2. SUMMARY OF SIGNIFICANT ACCOUNTING POLICIES
(continued)
Film library
Investment in the Company's film library
includes movies, dramas, comedies and documentaries in which the Company has acquired distribution rights from a third party. For
acquired films, these capitalized costs consist of minimum guarantee payments to acquire the distribution rights. Costs of acquiring
the Company's film libraries are amortized using the individual-film-forecast method in accordance with ASC 926, “Entertainment-Films,"
whereby these costs are amortized and participations and residuals costs are accrued in the proportion that current year's revenue
bears to management's estimate of ultimate revenue at the beginning of the current year expected to be recognized from the exploitation,
exhibition or sale of the films. Ultimate revenue for acquired films includes estimates over a period not to exceed twenty years
following the date of acquisition. Investments in films are stated at the lower of amortized cost or estimated fair value.
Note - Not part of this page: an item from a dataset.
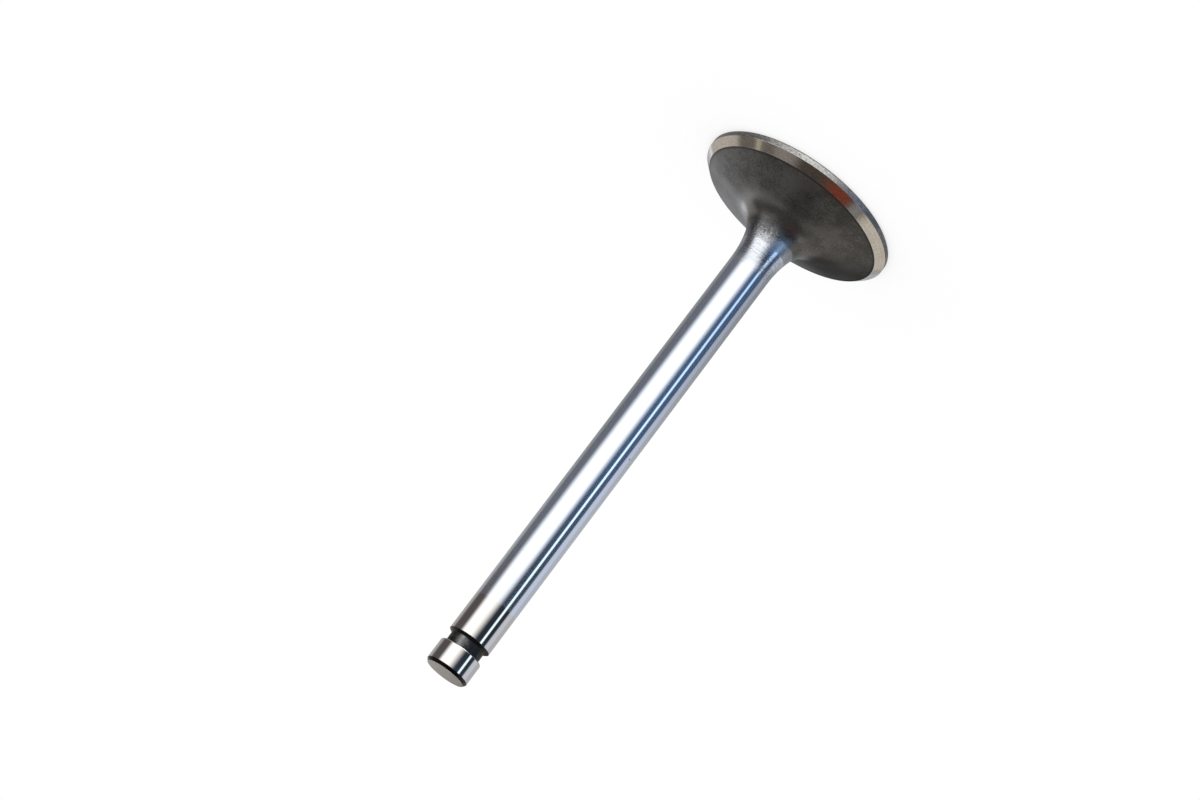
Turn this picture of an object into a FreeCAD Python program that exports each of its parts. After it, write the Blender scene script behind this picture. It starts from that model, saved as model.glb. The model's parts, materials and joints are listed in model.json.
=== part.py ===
import FreeCAD, Part
import math
import os

# Engine valve, one piece: a forged and ground poppet valve.
# It stands on its head: the combustion face lies on z = 0, centred on the origin,
# and the stem rises along +Z to the tip. Lengths are in millimetres, angles in degrees.
# The whole form is one outline in the XZ plane, turned about the Z axis.

# Whole valve
OVERALL_LENGTH = 126.0
HEAD_DIAMETER = 44.8
STEM_DIAMETER = 9.45

# Rim and seat, from the combustion face upwards
FACE_EDGE_CHAMFER = 0.35
MARGIN_HEIGHT = 1.5
SEAT_WIDTH = 1.6
SEAT_ANGLE = 45.0

# Back of the head: a shallow cone, then a tight throat arc, then a long neck arc into the stem.
# Both angles are the slope of the outline: the cone's from the head plane,
# and the one where the two arcs meet from the stem's direction.
BACK_CONE_ANGLE = 20.0
THROAT_RADIUS = 8.0
NECK_RADIUS = 25.0
NECK_TURN = 15.0

# Lock groove, with the land between its wall and the tip
LAND_LENGTH = 5.3
LAND_EDGE_RADIUS = 0.25
GROOVE_WIDTH = 2.8
GROOVE_DEPTH = 0.86
GROOVE_WALL_FILLET = 0.2
GROOVE_SHOULDER_ANGLE = 55.0
GROOVE_SHOULDER_FILLET = 0.4

# Tip: its chamfer is taller than it is deep
TIP_CHAMFER_HEIGHT = 0.58
TIP_CHAMFER_DEPTH = 0.45

# Directions in the plane of the outline, counted from +X towards +Z
OUTWARD = 0.0
UPWARD = 90.0
INWARD = 180.0
DOWNWARD = 270.0
FULL_TURN = 360.0

ORIGIN = FreeCAD.Vector(0.0, 0.0, 0.0)
AXIS = FreeCAD.Vector(0.0, 0.0, 1.0)


def point(radius, height):
    """A point of the outline, by its distance from the axis and its height."""
    return FreeCAD.Vector(radius, 0.0, height)


def heading(direction):
    """The unit vector that points in a direction of the outline's plane."""
    turn = math.radians(direction)
    return point(math.cos(turn), math.sin(turn))


class Outline:
    """Half of the valve's section, drawn edge by edge from the middle of the combustion face."""

    def __init__(self, start):
        self.here = start
        self.edges = []

    def line_to(self, end):
        """Adds a straight edge to a point."""
        self.edges.append(Part.LineSegment(self.here, end).toShape())
        self.here = end

    def arc_about(self, centre, start_direction, end_direction):
        """Adds an arc, from one direction out of its centre to another."""
        radius = (self.here - centre).Length
        middle_direction = (start_direction + end_direction) / 2
        middle = centre + heading(middle_direction) * radius
        end = centre + heading(end_direction) * radius
        self.edges.append(Part.Arc(self.here, middle, end).toShape())
        self.here = end

    def turned(self):
        """The solid that the closed outline sweeps about the axis."""
        self.line_to(ORIGIN)
        section = Part.Face(Part.Wire(self.edges))
        return section.revolve(ORIGIN, AXIS, FULL_TURN)


def draw_rim(outline):
    """The combustion face, its chamfered edge, the straight margin and the conical seat."""
    rim = HEAD_DIAMETER / 2
    seat_rise = SEAT_WIDTH * math.tan(math.radians(SEAT_ANGLE))
    outline.line_to(point(rim - FACE_EDGE_CHAMFER, 0.0))
    outline.line_to(point(rim, FACE_EDGE_CHAMFER))
    outline.line_to(point(rim, MARGIN_HEIGHT))
    outline.line_to(point(rim - SEAT_WIDTH, MARGIN_HEIGHT + seat_rise))


def draw_back(outline):
    """The back cone, the throat and the neck, each tangent to the next, up to the stem."""
    joint = INWARD + NECK_TURN
    throat_end = DOWNWARD - BACK_CONE_ANGLE

    # The arcs are placed from the stem: their centres lie on one line through the joint.
    neck_centre = point(STEM_DIAMETER / 2 + NECK_RADIUS, 0.0)
    throat_centre = neck_centre + heading(joint) * (NECK_RADIUS - THROAT_RADIUS)
    cone_top = throat_centre + heading(throat_end) * THROAT_RADIUS

    # The cone then sets how high they stand above the seat's inner edge.
    seat_edge = outline.here
    cone_rise = (seat_edge.x - cone_top.x) * math.tan(math.radians(BACK_CONE_ANGLE))
    lift = AXIS * (seat_edge.z + cone_rise - cone_top.z)

    outline.line_to(cone_top + lift)
    outline.arc_about(throat_centre + lift, throat_end, joint)
    outline.arc_about(neck_centre + lift, joint, INWARD)


def draw_stem(outline):
    """The straight stem, up to the shoulder of the lock groove."""
    shoulder_edge = OVERALL_LENGTH - LAND_LENGTH - GROOVE_WIDTH
    outline.line_to(point(STEM_DIAMETER / 2, shoulder_edge))


def draw_groove(outline):
    """The lock groove: a sloped shoulder, a round floor, a flat wall and the land's eased edge."""
    stem = STEM_DIAMETER / 2
    floor = stem - GROOVE_DEPTH
    wall_height = OVERALL_LENGTH - LAND_LENGTH
    slope = math.radians(GROOVE_SHOULDER_ANGLE)

    shoulder_foot = outline.here.z + GROOVE_DEPTH / math.tan(slope)
    fillet_top = shoulder_foot + GROOVE_SHOULDER_FILLET * math.tan(slope / 2)
    shoulder_centre = point(floor + GROOVE_SHOULDER_FILLET, fillet_top)
    fillet_start = INWARD + GROOVE_SHOULDER_ANGLE
    outline.line_to(shoulder_centre + heading(fillet_start) * GROOVE_SHOULDER_FILLET)
    outline.arc_about(shoulder_centre, fillet_start, INWARD)

    wall_centre = point(floor + GROOVE_WALL_FILLET, wall_height - GROOVE_WALL_FILLET)
    outline.line_to(point(floor, wall_centre.z))
    outline.arc_about(wall_centre, INWARD, UPWARD)

    edge_centre = point(stem - LAND_EDGE_RADIUS, wall_height + LAND_EDGE_RADIUS)
    outline.line_to(point(edge_centre.x, wall_height))
    outline.arc_about(edge_centre, -UPWARD, OUTWARD)


def draw_tip(outline):
    """The land, its chamfer and the flat end that the rocker bears on."""
    stem = STEM_DIAMETER / 2
    outline.line_to(point(stem, OVERALL_LENGTH - TIP_CHAMFER_HEIGHT))
    outline.line_to(point(stem - TIP_CHAMFER_DEPTH, OVERALL_LENGTH))
    outline.line_to(point(0.0, OVERALL_LENGTH))


def make_valve():
    """The whole valve as one turned solid."""
    outline = Outline(ORIGIN)
    draw_rim(outline)
    draw_back(outline)
    draw_stem(outline)
    draw_groove(outline)
    draw_tip(outline)
    return outline.turned()


os.makedirs("parts", exist_ok=True)
valve = make_valve()
valve.exportStep("parts/engine_valve.step")
print(f"engine_valve: {valve.Volume:.1f} mm3, box {valve.BoundBox}, valid {valve.isValid()}")
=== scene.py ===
import json
import logging
import math
from dataclasses import dataclass, field
from enum import Enum
from typing import Union

import bpy
from mathutils import Matrix, Vector


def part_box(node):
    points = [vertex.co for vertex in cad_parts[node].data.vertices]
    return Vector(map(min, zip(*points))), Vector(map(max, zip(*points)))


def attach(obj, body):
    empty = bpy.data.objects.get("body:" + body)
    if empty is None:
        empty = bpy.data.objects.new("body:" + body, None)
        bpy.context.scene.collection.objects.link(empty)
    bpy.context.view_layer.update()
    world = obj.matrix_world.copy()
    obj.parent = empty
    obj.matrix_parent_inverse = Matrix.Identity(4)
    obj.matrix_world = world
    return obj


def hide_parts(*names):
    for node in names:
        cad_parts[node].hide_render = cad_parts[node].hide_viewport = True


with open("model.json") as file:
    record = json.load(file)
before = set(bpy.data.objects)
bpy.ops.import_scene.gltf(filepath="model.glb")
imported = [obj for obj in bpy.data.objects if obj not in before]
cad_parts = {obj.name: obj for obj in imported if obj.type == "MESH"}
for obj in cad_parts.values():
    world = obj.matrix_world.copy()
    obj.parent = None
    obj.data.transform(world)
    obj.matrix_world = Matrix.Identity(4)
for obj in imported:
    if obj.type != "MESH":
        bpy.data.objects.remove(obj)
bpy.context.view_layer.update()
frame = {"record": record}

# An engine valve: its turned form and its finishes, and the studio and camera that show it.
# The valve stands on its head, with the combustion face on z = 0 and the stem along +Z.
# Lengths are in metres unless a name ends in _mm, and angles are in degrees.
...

The valuation of investment in films is
reviewed on an overall basis, when an event or change in circumstances indicates that the fair value of the film library is less
than its unamortized cost. The fair value of the film is determined using management's future revenue and cost estimates and a
discounted cash flow approach. Additional amortization is recorded in the amount by which the unamortized costs exceed the estimated
fair value of the film. Estimates of future revenue involve measurement uncertainty and it is therefore possible that reductions
in the carrying value of investment in films may be required as a consequence of changes in management's future revenue estimates.
(See Note7).
Intangible assets
Intangible assets consist of gaming, software
license and product development costs. Intangible assets which were purchased for a specific period are stated at cost less accumulated
amortization and impairment losses. Such intangible assets are reviewed for impairment in accordance with ASC 350, “Intangibles-Goodwill
and Other”. Such intangible assets are amortized over the period of the contract, which is 2 to 18 years.
AMARU, INC. AND SUBSIDIARIES
NOTES TO CONSOLIDATED FINANCIAL STATEMENTS
FOR THE THREE MONTHS ENDED MARCH 31, 2014 AND 2013 (UNAUDITED)
2. SUMMARY OF SIGNIFICANT ACCOUNTING POLICIES
(continued)
Investments
The Company classifies its investments
in marketable equity and debt securities as "available-for-sale", "held to maturity" or "trading"
at the time of purchase in accordance with "Accounting for Certain Investments in Debt and Equity Securities." Equity
securities held for trading as of March 31, 2014 and December 31, 2013 were nil, respectively. The changes relates to an unrealized
gain and loss of was nil for March 31, 2014. An unrealized loss of $21,906 was recognized for March 31, 2013.
Available-for-sale securities are carried
at fair value with unrealized gains and losses, net of related tax, if any, reported as a component of other comprehensive income
(loss) until realized. Realized gains and losses from the sale of available-for-sale securities are determined on a specific-identification
basis. A decline in the market value of any available-for-sale security below cost that is deemed to be other than temporary will
result in an impairment, which is charged to earnings.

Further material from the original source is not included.